Investing in a syndication development project requires much less time and effort compared to directly owning and managing a rental property of your own. After your upfront due diligence of the developer and the project, your time commitment is minimal – mainly just reviewing monthly updates from the developer.

  • Lower Minimum Investments

While minimum investments vary, many syndications allow you to invest with as little as $50,000. This is significantly less than what you’d need to purchase a property on your own, making real estate investing more accessible.

  • Professional Reporting and Communication

Good syndicators provide monthly, detailed updates on the property’s performance. This transparency allows you to stay informed about your investment without having to be directly involved in the operations.


Conclusion: Is a Real Estate Syndication Right for You?

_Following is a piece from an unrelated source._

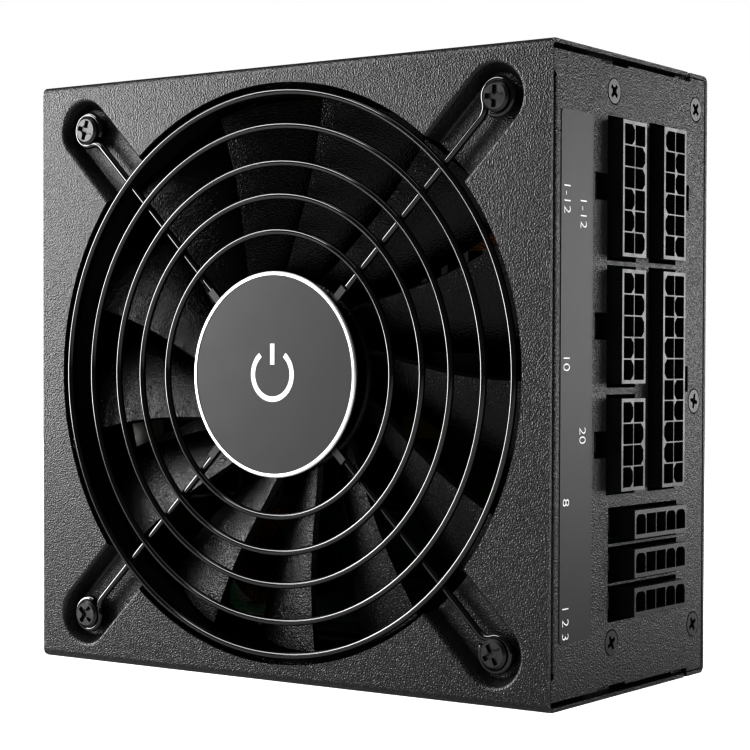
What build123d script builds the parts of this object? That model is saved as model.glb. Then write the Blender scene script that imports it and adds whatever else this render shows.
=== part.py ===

Real estate syndications offer a unique opportunity to invest in large, potentially lucrative real estate deals without the hassles of direct property ownership. They provide access to institutional-quality investments, professional management, and the potential for attractive returns, all with a relatively low time commitment.

However, like any investment, syndications come with risks. It’s crucial to do your due diligence, both on the syndicator and the specific deal, before investing. Look for syndicators with a proven track record, clear communication, and a solid business plan.

Here at Goodin Development, we utilize the real estate syndication structure for our ground up multifamily development projects. Meaning, we partner with passive investors to fund a portion of the costs for our development projects.

If you’re looking for a way to diversify your investment portfolio, generate passive income, and potentially build long-term wealth through real estate, a syndication structure might be just what you’re looking for.

Remember, every investment carries risk, and it’s always wise to consult with a financial advisor to ensure that real estate syndications align with your personal financial goals and risk tolerance. Happy investing!